If you want to mix optos so they are jointly regulated, you need ratio matched optos. These don't exist, so you're SOL. You can make a far-too-elaborate circuit with some means of signal isolation (i.e., a circuit which copies the error voltage over the isolated boundary, like an ISO122, but without the dollars), and do the ratio mixing from there, but you'll only do as well as the tertiary winding.

Tim

The tertiary could be the auxiliary used to supply the controller, no opto needed at all I guess ...

Lets assume I had matched optos ... how would I connect them ? in series or parallel ?
 
Certainly not in series. If one is 'off' it will block the other.
I don't think you'll get two of these to regulate one switcher, maybe you will, but my bet is they'll fight each other.
Does it matter if the grounds are all separate? The aux windings produce what they do not b/c they have a common secondary ground, but b/c of what current goes thru the windings. Post regulate the secondary not used for sensing.
 
If you had matched optos, you could use only a resistor on the LED side (no TL431), parallel the photo{transistor|diode} side, and run it normally, using the controller's error amplifier. By varying the load resistor below (or above, as the case may be) the photo{transistor|diode}, you can control output voltage.

But matched optos don't exist. There are fixed-ratio photodiode types, where one LED shines on two photodiodes, one local and one isolated. The gain and ratio must be calibrated once, but the long-term stability and linearity are within a few percent. These are used for analog coupling applications, where you use an error amplifier to set the LED current, using the same-side photodiode for feedback. The isolated-side photodiode carries a proportional current. There is no precision guarantee of the gain or ratio between photodiodes on chip, nor between chips, so each coupler must be calibrated.

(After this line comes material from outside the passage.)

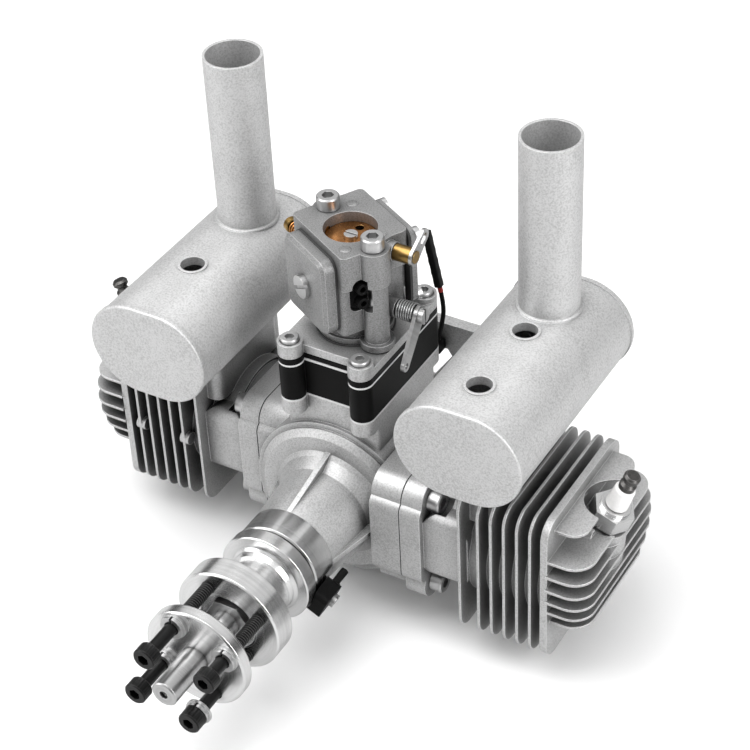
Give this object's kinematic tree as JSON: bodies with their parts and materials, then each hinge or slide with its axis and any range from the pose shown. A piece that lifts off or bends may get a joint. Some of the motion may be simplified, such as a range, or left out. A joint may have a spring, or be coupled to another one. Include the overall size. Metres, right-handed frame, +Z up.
{
  "type": "flat twin aircraft engine",
  "caption": "Flat piston aircraft engine with opposed finned cylinders, tall-piped mufflers, top carburettor and a propeller hub on its nose.",
  "frame": {"origin": "centre of the rear mounting face, on the crank axis", "axes": "+X along the right cylinder, +Y rearwards along the crank axis towards the mount, +Z up towards the carburettor; the propeller is at -Y"},
  "size_m": [0.2338, 0.187, 0.1879],
  "materials": {
    "cast": "bead-blasted casting",
    "machined": "machined bright",
    "steel": "ground",
    "bright_screw": "plated",
    "black_oxide": "black oxide",
    "gasket_dark": "pressed fibre",
    "gasket_pale": "pressed paper",
    "black_block": "moulded, satin",
    "insulator": "glazed white",
    "plug_steel": "nickel plated",
    "terminal": "dark plated",
    "brass": "turned",
    "copper": "copper-coloured sheet",
    "carb_cast": "die-cast",
    "seal": "matte",
    "lead": "matte sleeve",
    "reed": "woven sheet"
  },
  "bodies": {
    "engine": {"crankcase": "cast", "nose_ring": "machined", "main_bearings": "steel", "nose_seal": "seal", "cylinder_right": "cast", "cylinder_left": "cast", "base_gaskets": "gasket_dark", "cylinder_screws": "bright_screw", "plug_shells": "plug_steel", "plug_insulators": "insulator", "plug_terminals": "terminal", "muffler_right": "cast", "muffler_left": "cast", "exhaust_gaskets": "gasket_dark", "muffler_screws": "bright_screw", "intake_lines": "gasket_pale", "intake_block": "black_block", "reed_block": "machined", "reed_petals": "reed", "intake_spacer": "black_block", "adapter_plate": "cast", "adapter_screws": "bright_screw", "carb_body": "carb_cast", "pump_cover": "carb_cast", "metering_cover": "carb_cast", "carb_gaskets": "gasket_dark", "small_screws": "bright_screw", "carb_screws": "bright_screw", "idle_screw": "brass", "needle_guide": "black_block", "throttle_spring": "steel", "sensor": "black_block", "pickup_lead": "lead", "lead_connector": "lead", "lead_clip": "black_block"},
    "crank": {"crankshaft": "steel", "prop_hub": "machined", "hub_nut": "steel"},
    "prop_clamp": {"prop_plate": "machined", "prop_washers": "black_oxide"},
    "prop_bolts": {"prop_screws": "black_oxide", "loose_washers": "black_oxide"},
    "piston_right": {"piston_right": "machined", "piston_rings_right": "steel", "wrist_pin_right": "steel"},
    "piston_left": {"piston_left": "machined", "piston_rings_left": "steel", "wrist_pin_left": "steel"},
    "rod_right": {"con_rod_right": "steel", "crank_pin_right": "steel"},
    "rod_left": {"con_rod_left": "steel", "crank_pin_left": "steel"},
    "throttle": {"throttle_shaft": "steel", "throttle_disc": "brass", "throttle_lever": "steel", "throttle_screws": "bright_screw"},
    "choke": {"choke_shaft": "brass", "choke_disc": "copper", "choke_lever": "steel", "choke_screw": "bright_screw"}
  },
  "joints": [
    {"name": "crank_spin", "type": "hinge", "parent": "engine", "child": "crank", "pos_m": [0, 0, 0], "axis": [0, 1, 0], "continuous": true},
    {"name": "piston_right_slide", "type": "slide", "parent": "engine", "child": "piston_right", "axis": [1, 0, 0], "range_m": [-0.028, 0]},
    {"name": "piston_left_slide", "type": "slide", "parent": "engine", "child": "piston_left", "axis": [-1, 0, 0], "range_m": [-0.028, 0]},
    {"name": "rod_right_swing", "type": "hinge", "parent": "piston_right", "child": "rod_right", "pos_m": [0.069, -0.059, 0], "axis": [0, 1, 0], "range_deg": [-14.75, 14.75]},
    {"name": "rod_left_swing", "type": "hinge", "parent": "piston_left", "child": "rod_left", "pos_m": [-0.069, -0.043, 0], "axis": [0, 1, 0], "range_deg": [-14.75, 14.75]},
    {"name": "prop_clamp_slide", "type": "slide", "parent": "crank", "child": "prop_clamp", "axis": [0, 1, 0], "range_m": [0, 0.0134]},
    {"name": "prop_bolts_slide", "type": "slide", "parent": "crank", "child": "prop_bolts", "axis": [0, 1, 0], "range_m": [0, 0.006]},
    {"name": "throttle_turn", "type": "hinge", "parent": "engine", "child": "throttle", "pos_m": [0, -0.051, 0.0796], "axis": [1, 0, 0], "range_deg": [0, 75], "stiffness_Nm_per_rad": 0.02, "springref_deg": -22.92},
    {"name": "choke_turn", "type": "hinge", "parent": "engine", "child": "choke", "pos_m": [0, -0.051, 0.104], "axis": [1, 0, 0], "range_deg": [0, 85]}
  ],
  "couplings": [
    {"joint": "piston_left_slide", "follows": "piston_right_slide", "ratio": 1},
    {"joint": "rod_left_swing", "follows": "rod_right_swing", "ratio": 1}
  ]
}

A standard LED-phototransistor device has an initial gain variation of about 4:1 or so, with nonlinearity of 2:1 or 3:1 over the full range of currents (~uA to 20mA), and an overall guaranteed range of about 20:1 over temperature, manufacture and aging. Obviously this is no good for trying to match a ratio of voltage outputs, or coupling any kind of signal beyond gross on-off (digital) signals, or coupling a signal within an overall feedback loop (such as TL431 on a single output).